Strauss Zelnick doesn't want to talk about AI
With GTA VI anticipation at an all-time-high, Take-Two's CEO is avoiding loose lips.
When Bloomberg’s Jason Schreier asked Take-Two CEO Strauss Zelnick how the company was going to lower the cost of game development at the Interactive Innovation Conference in Las Vegas, Zelnick gave the answer every major games executive is currently wrestling with.
“We’re going to have to be smarter about how we do things or certain titles can’t get made.”
Then came the AI question.
“We certainly are exploring whether AI can help us get there.”
But Zelnick immediately reframed it.
“If you broaden it and you take out the word ‘AI’ and replace [it] with the word ‘technology,’ which I prefer, I would argue it is our bet, because we make our games in computers and always have. Certainly, our bet is not going to be to give consumers less. Our bet is not going to be make games lighter, shorter, worse.”
There is a lot to unpick.
Ever the consummate media professional, Zelnick is not going to be caught out talking about AI as a way to reduce headcount, lower production costs or automate the development process, although it would be surprising if Take-Two was not exploring exactly those efficiencies.
Instead, he did what all game CEOs have to do. He talked about quality, creativity, and the consumer experience.
But the core problem remains the same. Triple-A development costs have become unsustainable. The industry cannot keep investing more into game development unless those games can charge higher prices and/or expand their audience.
And, perhaps, only GTA VI now sits in that category.

This is where Take-Two’s corporate structure becomes important.
Rockstar may be wholly owned by Take-Two, but it operates like a semi-autonomous prestige studio inside the broader company. Its games are slow, expensive, handcrafted and culturally dominant. It is the exception factory. Rockstar can spend years and hundreds of millions of dollars polishing a world because the upside is enormous and because the brand promise is built around extraordinary production values.
The rest of Take-Two is in a different position.
2K has valuable franchises — BioShock, Borderlands, Mafia, Civilization, NBA 2K, WWE 2K — but none of them can be treated like GTA. Some are big. Some are mid. Most have passionate but finite audiences. That means Take-Two effectively contains two different economic machines: Rockstar, which can still justify the mega-budget auteur model, and 2K, which has to work out how to keep premium franchises viable when the traditional market is not growing fast enough to absorb ever-rising costs.

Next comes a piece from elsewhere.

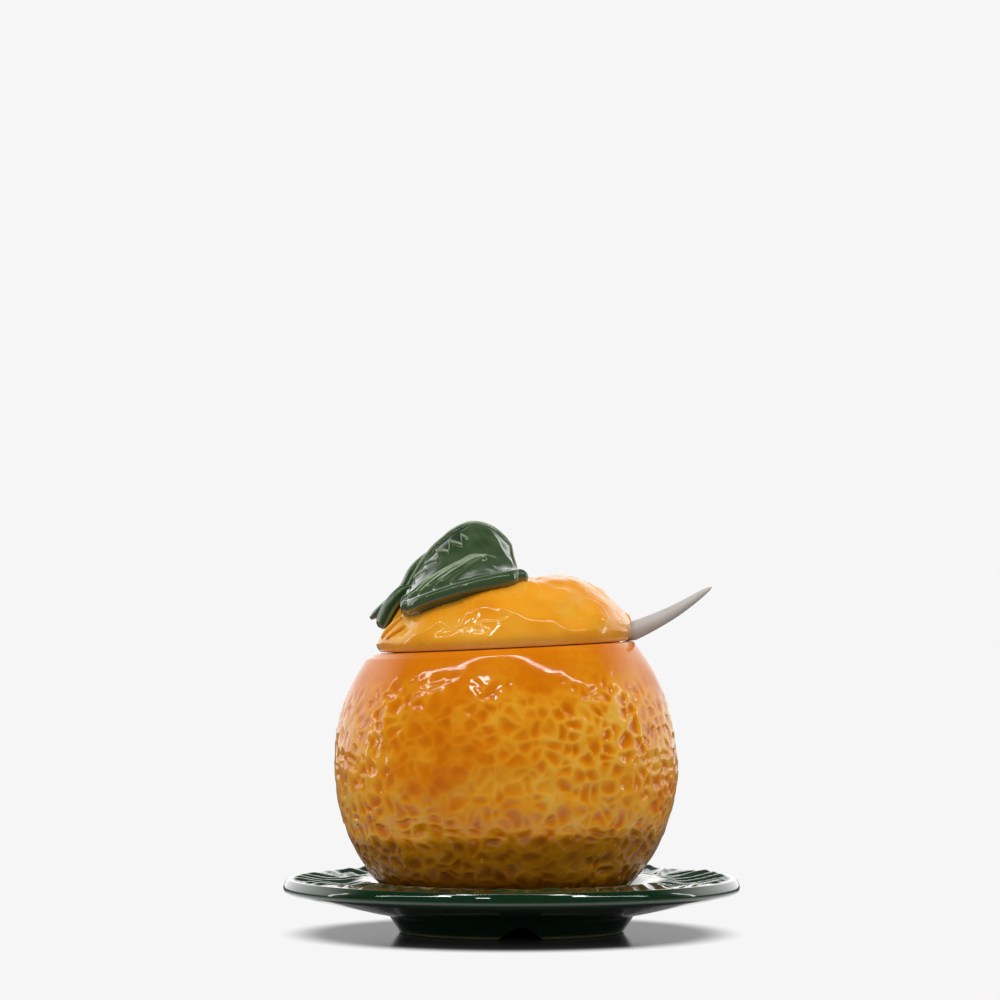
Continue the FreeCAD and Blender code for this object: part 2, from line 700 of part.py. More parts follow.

And that is why Zelnick’s language around AI is revealing.
He does not present it as magic. He does not even really want to call it AI. For him, it is just another form of technology. And for Take-Two, that makes sense. AI is not being positioned as a creative thesis. It is a production-efficiency thesis: better tools, faster workflows, smarter pipelines, cheaper iteration, improved QA, more efficient localization and perhaps smaller teams making better-scoped games.
But Zelnick is also careful to say the answer is not to give consumers less. Take-Two’s bet, he says, is not to make games “lighter, shorter, worse.”
It sounds right. It is also where the tension appears.
Because the success of the $50 Mafia: The Old Country suggests exactly that lighter and shorter do not necessarily mean worse. A more focused game, made at an appropriate budget and sold at an appropriate price, was exactly what this franchises need.

The distinction is not between big and small. Those terms do not denote quality. The real distinction is between appropriately scoped and financially incoherent.
A 100-hour open-world game that needs 10 million $70 sales to break even may be a worse business than a tighter, more focused experience that fans actually want and that the company can profitably support. More content is not always more value. More fidelity is not always more fun. More years in development is seldom evidence of ambition. Usually, it's evidence that something went wrong.
So the interesting thing about Zelnick’s comments is not whether Take-Two is bullish or bearish on AI. It is that AI sits, largely unspoken, inside a bigger strategic problem.
Rockstar can remain Rockstar. It can continue making vast, expensive, handcrafted games because its audience, brand and commercial upside currently justify the risk. But the rest of Take-Two needs a different playbook. It needs technology, pricing flexibility and production discipline to stop good franchises becoming economically impossible.
This is the challenge facing the wider industry too.
Publishers are struggling with overproduction and rising production costs, while players remain suspicious of anything that looks like degradation of craft and labor. AI may help with one side of that equation, but only if companies can deploy it without creating the impression that games are being made cheaper, thinner or more disposable. And only if they lie about usage.
Of course, GTA will do what GTA has always done. But even GTA exists within a commercial envelope defined by production cost, retail price, monetization model and total addressable market. The numbers may be enormous, but they will not stretch infinitely.
The truth is that, left unchecked, production costs eventually put every franchise under pressure. What the industry needs to recover is a sharper segmentation of ambition, and AI can help with that.
Strauss Zelnick cannot quite say it. He may not even believe it. But the survival of many game companies — and perhaps one day even parts of Take-Two — may depend on recognizing it.